My goal is to keep my eyes open. I want to see the truth of what happened, of course--and not just slap some happy on it--and I also want to see the progress that is being made--and rejoice in that--but I also want to see the beauty, right here, right now. I want to see the beauty and allow that to propel me towards hope. As we drove around base today, I kept seeing signs that at the top read "I am thankful for..." followed by a blank space and then simply the word "Resilient." Airmen had filled in the blanks. "Family and friends." "Good neighbors." "Hot showers." "Phone service." "A hot meal." "Fresh air." "A dry bed." This is what I am talking about. Looking for the beauty in our immediate circumstances allows us to continue in hope, which is the heart of resilience.

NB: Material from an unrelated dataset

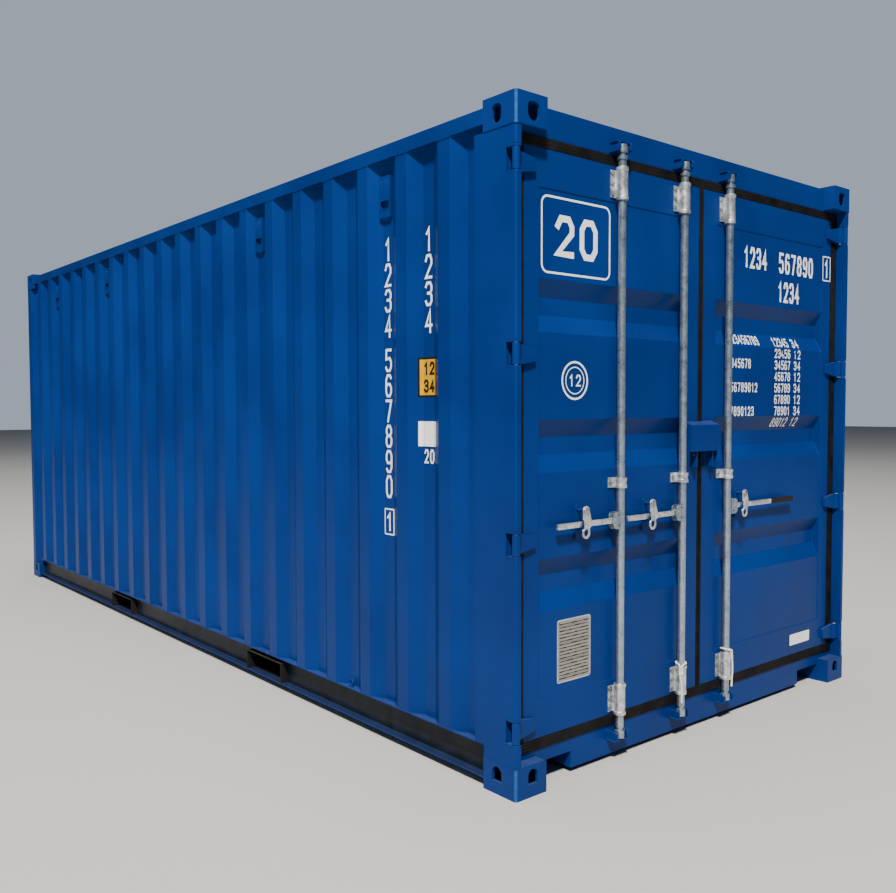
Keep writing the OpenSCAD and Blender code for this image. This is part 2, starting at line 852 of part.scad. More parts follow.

We look around and ask ourselves, "Is this our new reality?" And the only answer is, "Yes, it is." And we can follow that with discouragement and depression or with gratitude and joy. We get to be here. We get to beautify something broken. We get to say thank you in the face of tragedy. We get to look for the little joys (a water view, fewer things to clean, friends who have our backs). We get to step out of our comfort zones (although, I'm not going to lie, this RV is pretty cushy). We get to look for hope when things still seem hopeless. And that is enough of a New Year's resolution for me.


May we open our eyes to marvel at the good God gives, even when, on the surface, life can seem pretty bleak. This is our new reality, and the hope we have makes it beautiful.